Using this trick, NASA could train new teams and update its designs on the cheap.

Of course, NASA wasn’t the only one to figure this out. Around this same time, the so-called new space era was taking off and private enterprises began angling to create their own launch programs.

For entrepreneurs seeking an edge over the competition, Norton’s stock was an invaluable asset.

Using the same reverse engineering techniques as NASA, they could buy up old parts and use them to train engineers and develop technology faster and cheaper. With a few choice objects from Norton, start-up technicians could quickly fill in gaps in their knowledge or rapidly improve and iterate on what worked in the past. As word got out, Norton became a destination for anyone looking to get into space. “Demand got really big. It was huge,” says Guzman, “if I told you the names of some people that I talked to, it would just blow your mind like really Jeff Bezos, Elon Musk, people like that.” 

But complex engines and other elaborate pieces weren’t the only way Norton fueled the new space boom. The scrapyard also supplied new spacers with cheap access to less glamorous parts like regulators, gauges, and pumps. During Apollo’s heyday, NASA’s spending topped out at nearly 5% of the federal budget, and the agency’s subcontractors in California were churning out basic parts at an astronomical scale. While some of these were used, a huge percentage weren’t. Instead, they were bought up by the Holstroms.

“Let me ask you a question,” says Guzman, “there’s people that don’t don’t believe the US actually went to the moon… how do you know we went?” After a pause, he sweeps his hand to the clutter around the warehouse, laughing, “I tell them, ‘you think all of this is fake?’ I used to have whole rooms full of solenoids!

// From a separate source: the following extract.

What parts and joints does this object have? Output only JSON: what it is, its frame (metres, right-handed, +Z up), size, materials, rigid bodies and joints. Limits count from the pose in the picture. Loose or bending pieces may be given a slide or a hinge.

What else did they build five million solenoids for?”

Norton’s massive stores of these simpler components were a boon for younger firms in need of cheap parts. While often not in perfect flight shape, these vintage items were good enough for ground support, testing, and other ancillary roles. Companies like Scaled Composites and Blue Origin would purchase crates of Norton’s solenoids by the dozen. Guzman recalls speaking with Peter Beck, the founder of the launch company Rocket Lab. He was looking for a specific valve and Norton just happened to have thousands. Beck was astounded, “he was like, you know, in New Zealand, I had to make my own stuff in a machine shop. And here you're going to walk to a surplus place and there's tons and tons of everything. The resources in the United States are mind-blowing.” In this way, California’s first era of state-backed aerospace production gave the county’s new upstarts a distinct advantage, and Norton helped make it possible. 

Eventually, the new space trade came to an end.

A single launch company bought up much of Norton’s remaining stock, partially for their own use, and partially to get it off the market for everyone else. Left with a warehouse full of miscellaneous gizmos, Guzman shifted the business completely toward Hollywood. He’s gotten back into designing special effects and even begun building custom pieces that combine the raw look of his original parts with new, stylish touches and flare. At the front of the shop, Guzman shows me his latest creation, a tall stack of copper tubing and analog dials. He flips a switch and a constellation of colorful LEDs spring to life around the structure—suddenly the room feels more like Forbidden Planet or a far-off space station than a dusty garage between a carwash and sheet metal fabricator. As we stand in the alien glow, I ask Guzman how he feels about his legacy of helping the space industry find its footing for a new generation. He demurs, “You know, I just do what I like, and I've met a lot of really interesting people, too. But really, I’ve been lucky to find this niche. It’s just something that I’ve loved doing.”